Cuteness aside, the sheer work involved in this production is dazzling. What metaphorical ideas emerge? For one, that the follies of the gods are measured in terms of human life. When Wotan and Loge descend into Nibelheim, the gold is being forged in a production line. The unit is a human body.
When the gates of Valhalla open at the conclusion, the doors are formed by human bodies. The gods rest at the helm of large cranes, the giants Fafner and Fasolt are towering metal monsters. Pardon the cliché, but really, you have to see all of this to really believe it.
One blemish
This is the first time I report that all of the singing in a Houston Grand Opera production was unconditionally stellar, from Iain Paterson’s booming, powerful company debut as Wotan, to Meredith Arwady’s mesmerizing and prophetic portrayal of Erda (fans will remember her as Auntie in HGO’s Peter Grimes). Jamie Barton gives a definitive, strong and passionate performance as Fricka, a role that puts her clearly in the upper echelon of great singers.
Icelandic bass Kristinn Sigmundsson is an archetypal Fasolt. Chad Shelton, who made such a classy appearance as Fredrik Egerman in HGO’s recent A Little Night Music, appears here as Froh, reveling in the tenor glory of this short but challenging part. This is likely the best all-around international cast I have ever heard in any Wagner opera.

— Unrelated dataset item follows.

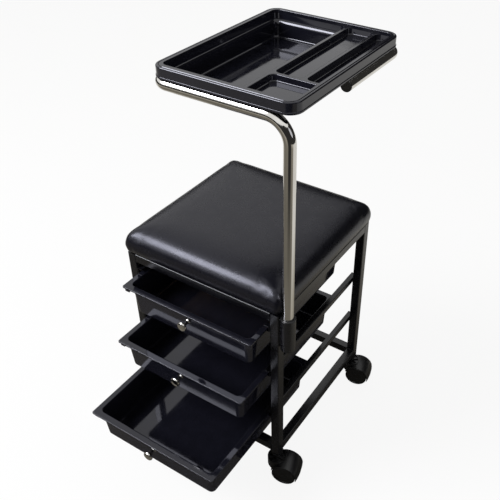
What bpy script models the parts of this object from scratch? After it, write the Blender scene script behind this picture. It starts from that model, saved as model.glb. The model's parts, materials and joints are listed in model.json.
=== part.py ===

Was there but a blemish in the opening night performance? I am sorry to say it was in the brass section, where more than a cracked, sour note or two emerged. I was quite disappointed, for example, when the first trumpet announced the appearance of the gold with a slur and then a decidedly flat high G. It’s little more than a C major arpeggio, yet this important leitmotif was ruined.